Я повествовал о наших сибирских спорах, главным образом по вопросу о централистической организации; о моем письменном докладе на эту тему; о бурном моем столкновении со стариками народниками в Иркутске, куда я приезжал на несколько недель; о трех тетрадях Махайского и пр. Ленин умел слушать. "А как обстояло дело по части теории?" Я рассказывал, как мы в московской пересыльной коллективно штудировали его книгу "Развитие капитализма в России", а в ссылке работали над "Капиталом", но остановились на втором томе. Спор между Бернштейном и Каутским мы изучали прилежно, по первоисточникам. Сторонников Бернштейна между нами не было. В области философии мы увлекались книгой Богданова, который сочетал с марксизмом теорию познания Маха-Авенариуса. И Ленину книга Богданова казалась тогда правильной. "Я не философ, — говорил он с тревогой, — но вот Плеханов резко осуждает богдановскую философию, как замаскированную разновидность идеализма". Несколько лет спустя Ленин посвятил философии Маха-Авенариуса большое исследование: в основном он оценил ее так же, как и Плеханов. Я упомянул в беседе что на ссыльных большое впечатление произвело то огромное количество статистических материалов, которое разработано в книге Ленина о русском капитализме. "Так ведь это же делалось не сразу…" — ответил Владимир Ильич с некоторым смущением. Ему, видимо, было очень приятно, что младшие товарищи оценили гигантский труд, вложенный им в его главное экономическое исследование. Насчет моей работы разговор был в этот раз лишь самый общий. Предполагалось, что я некоторое время пробуду за границей, ознакомлюсь с вышедшей литературой, осмотрюсь, а там видно будет. Через некоторое время я предполагал, во всяком случае, вернуться нелегально в Россию для революционной работы.

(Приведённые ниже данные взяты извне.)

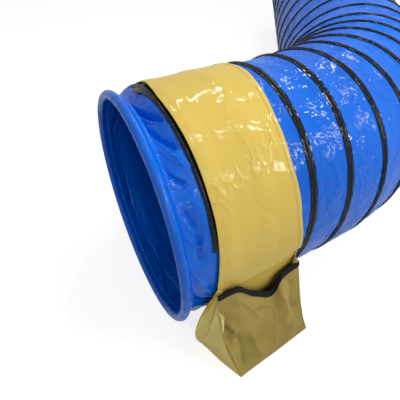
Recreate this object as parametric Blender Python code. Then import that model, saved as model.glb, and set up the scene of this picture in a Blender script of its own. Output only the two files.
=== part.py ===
"""A dog agility tunnel, 60 cm across and about 3 m long as it lies: a PVC tube held open by one long
spring wire, which a sewn wear strip covers from outside, with a padded hoop at each end. A loose
saddle lies over the mouth end, with an open pouch on each side. Metres, +Z up, mouth towards -X.
The near side of the tunnel is -Y, and the route bends to the left, towards +Y."""

from bisect import bisect_right
from math import cos, pi, radians, sin

import bmesh
import bpy
from mathutils import Vector

# Route of the tunnel's axis, seen from above: straight, a bend, a slower bend, and straight again
FRONT_RUN = 0.480
BEND_LENGTH = 0.570
BEND_ANGLE = radians(39)
EASE_LENGTH = 0.500
EASE_ANGLE = radians(13)
TUNNEL_LENGTH = 3.080

# Clearance between pieces that touch, and how deep the lowest faces are cut flat on the floor
GAP = 0.0003
FLOOR_FLAT = 0.0005

# Bore of the tunnel, which the wire, the end hoops, the saddle and the pouches all follow
BORE_RADIUS = 0.300

# Spring wire, with its axis just outside the bore, and the wear strip sewn over it
COIL_OUTSIDE_BORE = 0.0022
WIRE_RADIUS = 0.002
STRIP_WIDTH = 0.020
STRIP_THICKNESS = 0.001

# Distance along the route from one turn to the next: the end turns lie closed, side by side
CLOSED_CLEARANCE = 0.004
SADDLE_SPACING = 0.152
BEND_SPACING = 0.097
FAR_SPACING = 0.180
FIRST_TURN = 0.066
LAST_TURN = 0.066
SPACING_RAMP = 0.040

# Skin: it hugs the wire at each turn and swells between turns
SKIN_THICKNESS = 0.0016
SWELL = 0.0044
SWELL_SLOPE = 0.10
SEAM_PAST_TURN = 0.001
FAR_PANELS = 3

# Facets round the tube, with one edge along the floor, and the facet where the winding starts
SIDES = 18
START_COLUMN = 5

# End hoops, their padded hems and the cuffs behind them
HOOP_TUBE_RADIUS = 0.0082
HEM_THICKNESS = 0.0020
HEM_SLIT = radians(14)
HEM_SLIT_ANGLE = radians(-45)
HOOP_SIDES = 36
HOOP_SECTION_SIDES = 8
MOUTH_PLACE = 0.006
MOUTH_TILT = radians(-3.5)
CUFF_NECK_DEPTH = 0.0075
CUFF_SWELL = 0.0025
CUFF_SHARES = (0.16, 0.50, 0.78)

# Saddle strap: its place along the tunnel, and how far its edges stray from it, as (angle up from
# the near side, distance) points
STRAP_FRONT = 0.072
STRAP_REAR = 0.309
STRAP_FRONT_EDGE = ((0, -0.014), (15, -0.006), (60, -0.003), (80, 0.002), (104, 0.021), (180, 0.026))
STRAP_REAR_EDGE = ((0, -0.009), (15, -0.021), (40, -0.026), (60, -0.016), (90, 0.014), (180, 0.024))
STRAP_THICKNESS = 0.0015
STRAP_HEM_WIDTH = 0.012
STRAP_END_DROP = 0.043

# Pouches, hanging from a seam below the tunnel's axis
POUCH_SEAM_DROP = 0.020
POUCH_WALL = 0.0018
BINDING_THICKNESS = 0.0014
BINDING_GAP = 0.0006
BINDING_DEPTH = 0.10
FAR_POUCH_SHIFT = 0.038

# Side of the tunnel, as a sign along Y
NEAR = -1
FAR = 1

# Sizes that follow from the ones above
COIL_RADIUS = BORE_RADIUS + COIL_OUTSIDE_BORE
CLOSED_SPACING = STRIP_WIDTH + CLOSED_CLEARANCE
GROOVE_RADIUS = COIL_RADIUS - WIRE_RADIUS - GAP
STRIP_EDGE_RADIUS = GROOVE_RADIUS + SWELL_SLOPE * STRIP_WIDTH / 2 + 2 * GAP
STRIP_CREST_RADIUS = COIL_RADIUS + WIRE_RADIUS + GAP + STRIP_THICKNESS
AXIS_HEIGHT = STRIP_CREST_RADIUS - FLOOR_FLAT
HEM_INNER_RADIUS = (HOOP_TUBE_RADIUS + GAP) / cos(pi / HOOP_SECTION_SIDES)
HEM_OUTER_RADIUS = HEM_INNER_RADIUS + HEM_THICKNESS
HOOP_RADIUS = STRIP_CREST_RADIUS - HEM_OUTER_RADIUS
FACET_HALF = pi / SIDES
STRAP_INNER_RADIUS = STRIP_CREST_RADIUS + GAP
STRAP_END_HEIGHT = AXIS_HEIGHT - STRAP_END_DROP
POUCH_BACK = (STRAP_INNER_RADIUS + 2 * STRAP_THICKNESS) * cos(FACET_HALF) + GAP
POUCH_SEAM_HEIGHT = AXIS_HEIGHT - POUCH_SEAM_DROP
FIRST_SEAM = FIRST_TURN + SEAM_PAST_TURN
LAST_SEAM = TUNNEL_LENGTH - LAST_TURN - SEAM_PAST_TURN
BEND_END = FRONT_RUN + BEND_LENGTH
EASE_END = BEND_END + EASE_LENGTH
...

Для жительства я был отведен Надеждой Константиновной за несколько кварталов, в дом, где проживали Засулич, Мартов и Блюменфельд, заведовавший типографией "Искры". Там нашлась свободная комната для меня. Квартира эта, по обычному английскому типу, располагалась не горизонтально, а вертикально: в нижней комнате жила хозяйка, а затем друг над другом — жильцы. Была еще общая комната, где пили кофе, курили и вели бесконечные разговоры и где, не без вины Засулич, но и не без содействия Мартова, царил большой беспорядок. Плеханов после первого посещения назвал эту комнату вертепом.
Так начался короткий лондонский период моей жизни. Я принялся с жадностью поглощать вышедшие номера "Искры" и книжки "Зари", издававшейся той же редакцией. Это была блестящая литература, сочетавшая научную глубину с революционной страстью. Я влюбился в "Искру", стыдился своего невежества и из всех сил стремился как можно скорее преодолеть его. Вскоре я начал сотрудничать в "Искре". Сперва это были мелкие заметки, а затем пошли политические статьи и даже передовицы.

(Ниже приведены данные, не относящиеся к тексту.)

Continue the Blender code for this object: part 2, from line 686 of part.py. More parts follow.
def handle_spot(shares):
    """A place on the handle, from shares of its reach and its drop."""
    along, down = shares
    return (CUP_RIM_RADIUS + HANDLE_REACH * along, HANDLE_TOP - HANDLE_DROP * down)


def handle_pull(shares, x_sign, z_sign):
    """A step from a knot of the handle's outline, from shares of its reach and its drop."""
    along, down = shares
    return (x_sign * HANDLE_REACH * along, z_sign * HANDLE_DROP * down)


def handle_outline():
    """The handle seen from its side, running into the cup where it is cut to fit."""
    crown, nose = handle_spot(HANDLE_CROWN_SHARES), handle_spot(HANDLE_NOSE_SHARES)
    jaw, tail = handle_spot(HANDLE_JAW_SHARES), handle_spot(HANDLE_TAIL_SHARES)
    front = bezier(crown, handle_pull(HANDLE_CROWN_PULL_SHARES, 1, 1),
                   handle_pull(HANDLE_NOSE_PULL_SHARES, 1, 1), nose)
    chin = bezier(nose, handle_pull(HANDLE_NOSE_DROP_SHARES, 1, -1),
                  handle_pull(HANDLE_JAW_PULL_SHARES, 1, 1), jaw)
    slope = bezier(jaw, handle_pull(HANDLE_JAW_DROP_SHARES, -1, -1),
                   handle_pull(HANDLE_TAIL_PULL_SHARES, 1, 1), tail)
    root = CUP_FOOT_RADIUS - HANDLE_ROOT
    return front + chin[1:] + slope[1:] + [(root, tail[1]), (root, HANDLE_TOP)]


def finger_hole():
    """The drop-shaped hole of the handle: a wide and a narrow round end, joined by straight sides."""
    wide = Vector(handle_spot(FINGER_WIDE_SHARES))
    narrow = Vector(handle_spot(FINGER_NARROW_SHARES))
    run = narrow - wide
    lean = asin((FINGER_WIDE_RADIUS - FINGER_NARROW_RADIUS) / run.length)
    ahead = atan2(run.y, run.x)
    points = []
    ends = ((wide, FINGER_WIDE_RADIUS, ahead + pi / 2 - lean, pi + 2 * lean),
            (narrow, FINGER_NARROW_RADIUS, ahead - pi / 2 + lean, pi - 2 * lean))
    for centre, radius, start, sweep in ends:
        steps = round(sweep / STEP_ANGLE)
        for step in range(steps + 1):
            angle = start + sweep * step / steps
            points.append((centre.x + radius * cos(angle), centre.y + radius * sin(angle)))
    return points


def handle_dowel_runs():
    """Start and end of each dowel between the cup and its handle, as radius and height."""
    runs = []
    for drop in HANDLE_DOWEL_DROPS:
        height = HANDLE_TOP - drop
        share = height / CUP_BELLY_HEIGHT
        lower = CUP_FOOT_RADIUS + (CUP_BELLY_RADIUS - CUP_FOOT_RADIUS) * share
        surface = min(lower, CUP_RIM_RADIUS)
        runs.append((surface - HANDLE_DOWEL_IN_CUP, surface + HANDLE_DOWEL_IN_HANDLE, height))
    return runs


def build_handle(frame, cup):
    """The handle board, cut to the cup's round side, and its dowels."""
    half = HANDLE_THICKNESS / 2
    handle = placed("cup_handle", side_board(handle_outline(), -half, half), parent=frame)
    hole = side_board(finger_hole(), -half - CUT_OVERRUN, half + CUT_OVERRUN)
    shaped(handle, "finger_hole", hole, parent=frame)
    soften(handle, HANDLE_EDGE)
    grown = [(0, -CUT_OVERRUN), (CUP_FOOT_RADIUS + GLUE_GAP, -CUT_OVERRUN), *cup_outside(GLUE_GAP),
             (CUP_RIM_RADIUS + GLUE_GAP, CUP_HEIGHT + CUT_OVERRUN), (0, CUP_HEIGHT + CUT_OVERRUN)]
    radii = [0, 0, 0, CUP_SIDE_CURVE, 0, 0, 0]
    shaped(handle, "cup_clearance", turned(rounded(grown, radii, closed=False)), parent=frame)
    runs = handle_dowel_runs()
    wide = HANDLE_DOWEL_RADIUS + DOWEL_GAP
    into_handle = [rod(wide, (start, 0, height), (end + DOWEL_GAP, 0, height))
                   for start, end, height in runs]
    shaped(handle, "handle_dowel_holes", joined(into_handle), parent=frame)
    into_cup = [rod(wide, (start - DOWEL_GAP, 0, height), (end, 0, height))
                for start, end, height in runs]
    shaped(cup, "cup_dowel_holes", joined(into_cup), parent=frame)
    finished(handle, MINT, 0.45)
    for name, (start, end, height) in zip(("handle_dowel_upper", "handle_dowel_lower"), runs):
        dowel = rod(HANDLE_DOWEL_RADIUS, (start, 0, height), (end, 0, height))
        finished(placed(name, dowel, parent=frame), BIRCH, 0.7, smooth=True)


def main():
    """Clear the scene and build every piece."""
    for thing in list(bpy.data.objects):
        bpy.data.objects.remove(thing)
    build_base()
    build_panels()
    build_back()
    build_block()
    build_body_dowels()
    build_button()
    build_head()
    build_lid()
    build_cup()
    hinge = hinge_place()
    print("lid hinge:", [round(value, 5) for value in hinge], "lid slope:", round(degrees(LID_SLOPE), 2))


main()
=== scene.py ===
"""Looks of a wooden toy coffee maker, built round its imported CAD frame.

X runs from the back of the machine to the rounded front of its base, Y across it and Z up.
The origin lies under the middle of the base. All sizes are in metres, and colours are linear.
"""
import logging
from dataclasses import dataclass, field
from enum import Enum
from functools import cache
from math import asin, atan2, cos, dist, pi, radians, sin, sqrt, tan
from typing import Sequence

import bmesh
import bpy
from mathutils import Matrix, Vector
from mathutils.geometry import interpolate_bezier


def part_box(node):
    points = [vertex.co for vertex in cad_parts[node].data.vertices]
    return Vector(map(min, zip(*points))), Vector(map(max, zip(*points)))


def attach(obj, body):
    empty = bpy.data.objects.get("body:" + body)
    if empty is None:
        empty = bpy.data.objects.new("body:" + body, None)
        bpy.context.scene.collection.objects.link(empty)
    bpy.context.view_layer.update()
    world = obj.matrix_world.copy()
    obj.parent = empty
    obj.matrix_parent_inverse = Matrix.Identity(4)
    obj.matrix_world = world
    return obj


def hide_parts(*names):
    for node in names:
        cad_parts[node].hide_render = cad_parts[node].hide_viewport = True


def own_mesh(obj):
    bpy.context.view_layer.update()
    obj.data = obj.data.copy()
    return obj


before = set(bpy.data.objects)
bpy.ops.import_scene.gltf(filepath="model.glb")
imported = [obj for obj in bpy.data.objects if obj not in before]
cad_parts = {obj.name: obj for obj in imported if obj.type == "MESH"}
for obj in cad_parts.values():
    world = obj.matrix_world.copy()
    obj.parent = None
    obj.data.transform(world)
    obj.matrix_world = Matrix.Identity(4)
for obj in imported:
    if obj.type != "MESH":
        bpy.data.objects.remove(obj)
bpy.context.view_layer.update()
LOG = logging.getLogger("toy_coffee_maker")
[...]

Тогда же я выступил с докладом в Уайт-Чепеле, где сразился с патриархом эмиграции Чайковским и с анархистом Черкезовым, тоже немолодым. Я искренне удивлялся тем ребяческим доводам, при помощи коих почтенные старцы сокрушали марксизм. Помню, что возвращался в очень приподнятом настроении, тротуара под подошвами совсем не ощущал. Связью с Уайт-Чепелем и вообще с внешним миром служил для меня лондонский старожил Алексеев, марксист-эмигрант, близкий к редакции "Искры". Он посвящал меня в английскую жизнь и вообще был для меня источником всякого познания. К Ленину Алексеев относился с величайшим уважением: "Я считаю, — говорил он мне, — что для революции Ленин важнее, чем Плеханов". Ленину я об этом, конечно, не говорил, но Мартову сказал. Тот ничего не ответил.